Something I've seen time and time again in systems like SOAP and even Thrift and Protocol buffers is attempts by programmers to escape the constraints of the type system, which almost universally fall into proprietary ways to store key/value pairs. One SOAP API I'm working with now provides "Maps" with "Entry" tags that have a key attribute and an associated value. Another implementation provides an array of "NameValuePair" objects. These solutions seem ugly, but in my opinion, their intentions are not. These are people seeking to extend running systems without the need to completely redefine the protocol. That's very much a practical concern.
Distributed Applications Must Be Flexible
In order for distributed programming to work effectively, nodes need to be able to call functions on each other without the need for programmers to write custom marshaling/demarshaling code for each type. The marshaled data needs to work extensibly, so that nodes running different versions of the code can still talk to each other in a forwards and backwards compatible manner.

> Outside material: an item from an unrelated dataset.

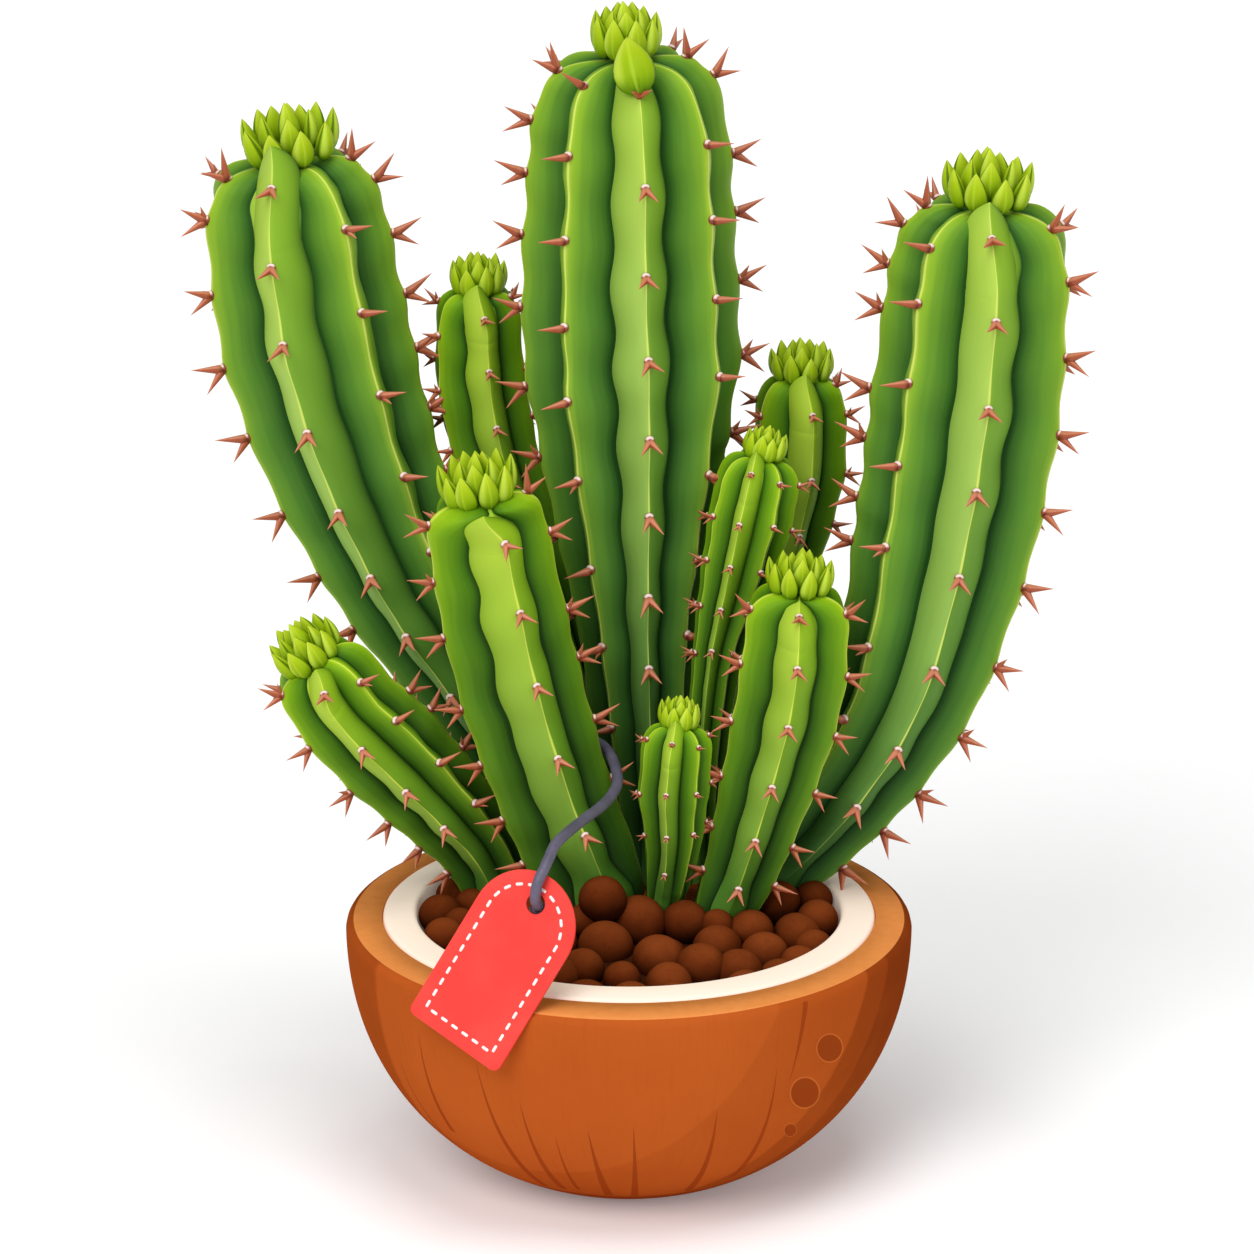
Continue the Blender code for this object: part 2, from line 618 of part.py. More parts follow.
def make_cord(points, parts):
    tube = bpy.data.curves.new("tag_cord", "CURVE")
    tube.dimensions = "3D"
    tube.bevel_depth = CORD_RADIUS
    tube.bevel_resolution = 2
    tube.use_fill_caps = True
    route = tube.splines.new("POLY")
    route.points.add(len(points) - 1)
    for point, place in zip(route.points, points):
        point.co = (*place, 1)
    waxed = material("waxed_cord", (0.1, 0.09, 0.14), 0.6)
    add_object("tag_cord", tube, parts, waxed)
    for name, end, inner in (
        ("cord_knot_stem", points[0], points[1]), ("cord_knot_tag", points[-1], points[-2])
    ):
        bm = bmesh.new()
        away = (end - inner).normalized()
        turn = away.to_track_quat("Z", "Y").to_matrix().to_4x4()
        centre = end + away * (KNOT_RADIUS + GAP)
        bmesh.ops.create_uvsphere(
            bm, u_segments=KNOT_SIDES, v_segments=KNOT_BANDS, radius=KNOT_RADIUS,
            matrix=Matrix.Translation(centre) @ turn,
        )
        add_object(name, mesh_from(name, bm), parts, waxed)


def main():
    for old in list(bpy.data.objects):
        bpy.data.objects.remove(old)
    parts = collection("potted_euphorbia")
    cutters = collection("helpers")
    shapes = [StemShape(stem) for stem in STEMS]
    cord_points = evenly(smooth_line(cord_route(shapes)), CORD_STEP)
    make_shell(parts, cutters)
    make_lining(parts)
    make_bed(shapes, parts, cutters)
    make_stems(shapes, cord_points, parts, cutters)
    make_tag(parts)
    make_cord(cord_points, parts)
    for made in parts.objects:
        if made.type == "MESH":
            made.data.shade_smooth()
            made.data.set_sharp_from_angle(angle=math.radians(40))


main()
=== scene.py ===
"""A potted euphorbia: ten ribbed, spiny stems in a bed of clay balls, planted in half a coconut
shell that keeps its white lining, with a blank hang tag tied on by a waxed cord."""

import math
import random

import bpy
import numpy as np
from mathutils import Color, Matrix, Vector
from mathutils.geometry import interpolate_bezier


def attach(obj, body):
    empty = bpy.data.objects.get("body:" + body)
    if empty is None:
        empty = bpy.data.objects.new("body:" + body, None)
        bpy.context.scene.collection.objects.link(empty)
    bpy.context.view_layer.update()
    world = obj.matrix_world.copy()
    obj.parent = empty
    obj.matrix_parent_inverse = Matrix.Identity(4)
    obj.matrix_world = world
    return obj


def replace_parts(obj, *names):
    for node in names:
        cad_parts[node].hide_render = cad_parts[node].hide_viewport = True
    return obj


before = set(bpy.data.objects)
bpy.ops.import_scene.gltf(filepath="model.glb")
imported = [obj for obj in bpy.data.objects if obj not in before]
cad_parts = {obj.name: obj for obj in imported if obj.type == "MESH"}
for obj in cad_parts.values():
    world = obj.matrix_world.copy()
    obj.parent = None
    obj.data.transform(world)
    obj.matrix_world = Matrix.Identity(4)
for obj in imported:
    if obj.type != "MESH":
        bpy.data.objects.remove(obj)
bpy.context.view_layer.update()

# Studio: a pale floor in an even white room, under three broad lights, at the upper left, at the
# right and overhead. It is seen through a very long lens from 20 degrees above.
MM = 0.001
LOOK_DOWN = math.radians(20)
LENS = 600
SENSOR = 36
VIEW_WIDTH = 398.1 * MM
AIM = Vector((-0.6, 20, 173)) * MM
LAMPS = (  # (name, place, spread in degrees, strength)
    ("key_light", (-0.65, -1.15, 1.35), 36, 1.45), ("side_light", (1.1, -1.3, 0.9), 40, 0.4),
    ("top_light", (0.1, -0.3, 1.7), 30, 1.1))
ROOM_LIGHT = 0.36
FLOOR_SIZE = 40
FLOOR_GREY = 0.9
FLOOR_GLOW = 0.16


def colour(red, green, blue):
    """A colour given in the usual 0 to 255."""
    return tuple(Color((red / 255, green / 255, blue / 255)).from_srgb_to_scene_linear())


def deselect():
    if bpy.context.object and bpy.context.object.mode == "EDIT":
        bpy.ops.object.mode_set(mode="OBJECT")
    bpy.ops.object.select_all(action="DESELECT")


deselect()
away = VIEW_WIDTH * LENS / SENSOR
eye = AIM + Vector((0, -math.cos(LOOK_DOWN), math.sin(LOOK_DOWN))) * away
bpy.ops.object.camera_add(location=eye, rotation=(math.pi / 2 - LOOK_DOWN, 0, 0))
camera = bpy.context.object
camera.data.lens = LENS
camera.data.sensor_width = SENSOR
camera.data.clip_end = FLOOR_SIZE * 1.5
bpy.context.scene.camera = camera
bpy.context.scene.view_settings.view_transform = "Standard"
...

Protocols will change over time. Older versions of the code need to work with a newer protocol, and vice versa, older versions of the protocol need to work with newer code. Nodes should be upgraded as practicality dictates. Perhaps your system administrator begins an upgrade and you lose access to a datacenter, because a janitor at your upstream ISP spilled a bucket of mopwater all over their datacenter's raised floor and caused a huge electrical disaster. Now your distributed application is running two different versions of the code, and it's suffered a network partition. Does this mean it should just break when the network partition is fixed?
Erlang has shown us it's possible to recover from these kinds of conditions. Even when we can't change code atomically across the entirety of a distributed application, it should still continue to operate without breaking. Distributed systems should be able to grow and change all the time without rigid boundaries.